Mme Gisèle Gautier, présidente, a fait part de la candidature de M. Jean-Guy Branger.

Mme Gisèle Printz s'est déclarée également candidate.

M. Jean-Guy Branger a été désigné comme rapporteur par 4 voix contre 3 voix à Mme Gisèle Printz.

M. Jean-Guy Branger a rappelé qu'il militait, depuis des années, contre les violences au sein des couples et a évoqué ses interventions au sein du Conseil de l'Europe sur ce sujet.

Violences envers les femmes - Audition de Mme Maïté Albagly, secrétaire générale du Mouvement français pour le planning familial, accompagnée de Mme Dalida Touami, responsable du département du Haut-Rhin

La délégation a ensuite entendu Mme Maïté Albagly, secrétaire générale du Mouvement français pour le planning familial, accompagnée de Mme Dalila Touami, responsable du département du Haut-Rhin.

Après avoir excusé Mme Françoise Laurent, présidente du Mouvement, en déplacement au Sénégal, Mme Maïté Albagly, secrétaire générale du Mouvement français pour le planning familial (MFPF), a rappelé les circonstances historiques au cours desquelles le MFPF avait mené, dès les années 1950, un combat pour le droit à la contraception, puis dans les années 1970, pour le droit à l'interruption volontaire de grossesse, et s'était engagé, dans les années 1980, dans les luttes contre les violences faites aux femmes puis, plus récemment, contre le SIDA. Elle a mentionné la création, en 1984, d'un collectif féministe contre le viol et la mise en place, en 1985, d'un numéro vert à l'intention des victimes, ainsi que le soutien du mouvement à des femmes victimes de viol ou d'incestes dans plusieurs procédures judiciaires.
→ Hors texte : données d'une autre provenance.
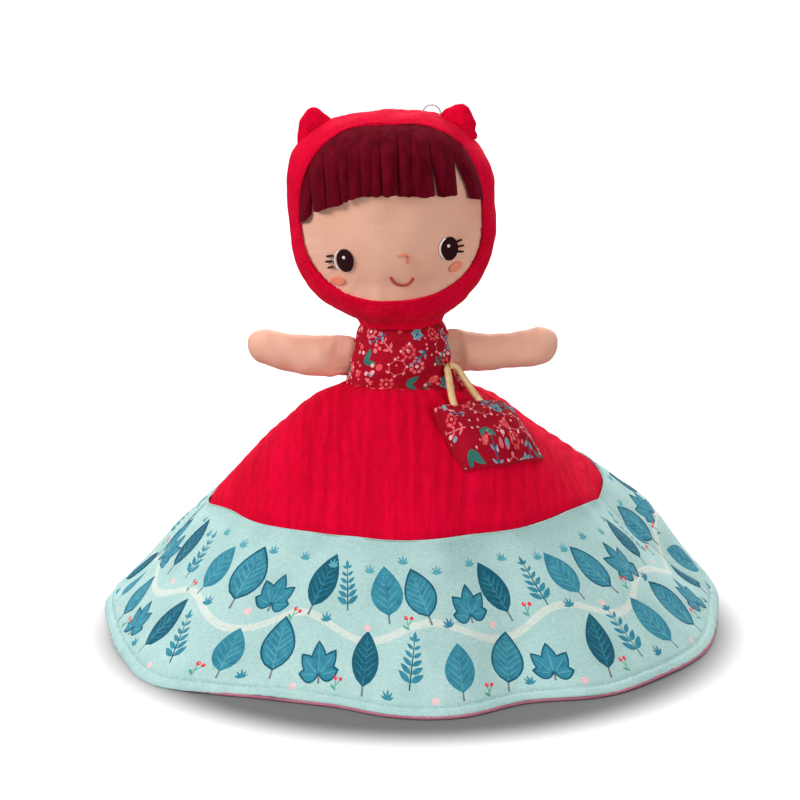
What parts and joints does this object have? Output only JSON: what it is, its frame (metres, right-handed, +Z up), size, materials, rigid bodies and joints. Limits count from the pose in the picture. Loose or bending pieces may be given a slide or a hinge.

Avec d'autres associations féministes, le MFPF a notamment combattu pour que soit reconnu et puni le viol entre époux.

Elle a également indiqué que le MFPF était à l'écoute et rencontrait dans son activité des milliers de femmes victimes en France, et dénoncé les violences faites aux femmes comme un véritable fléau de la société. Elle a mis en évidence le lien entre ce phénomène et le constat d'un rapport de domination dans les relations entre les hommes et les femmes. Elle a ensuite signalé que le MFPF, agréé en tant qu'organisme de formation, avait donc compétence pour informer les professionnels dans le champ de la sexualité et des violences faites aux femmes : les associations départementales du MFPF animent ainsi dans les établissements scolaires et auprès de jeunes adultes des séances de travail et d'échanges sur la relation garçon-fille et les comportements sexistes. Elle a insisté sur la nécessité de la prévention qui doit se traduire par des interventions dans les écoles, cette information précoce étant fondamentale pour contribuer à un changement de mentalité globale dans la société.

Mme Maïté Albagly a fait observer que la violence conjugale se repère bien souvent au moment où la femme est enceinte de son premier enfant : dans ces circonstances, elle cesse, en effet, d'être la « propriété » symbolique de son conjoint qui en éprouve un sentiment de perte.

Puis, évoquant son expérience du terrain, elle a indiqué combien il était important d'être à l'écoute de femmes victimes de violences qui entament une démarche, même limitée, à venir en parler : ne pas recueillir et prendre en compte leur parole les rejetant dans le déni, le silence.

Mme Maïté Albagly a poursuivi en décrivant les étapes psychologiques de la démarche des femmes qui, dans un premier temps, reviennent vers leur conjoint violent qui s'excuse, exprime des regrets, promet que cela n'arrivera plus. Les femmes peuvent être dans l'espoir de sauver leur couple. Par la suite, elle a fait remarquer qu'en fait, dans la plupart des cas, la violence s'accroissait en fréquence et en intensité.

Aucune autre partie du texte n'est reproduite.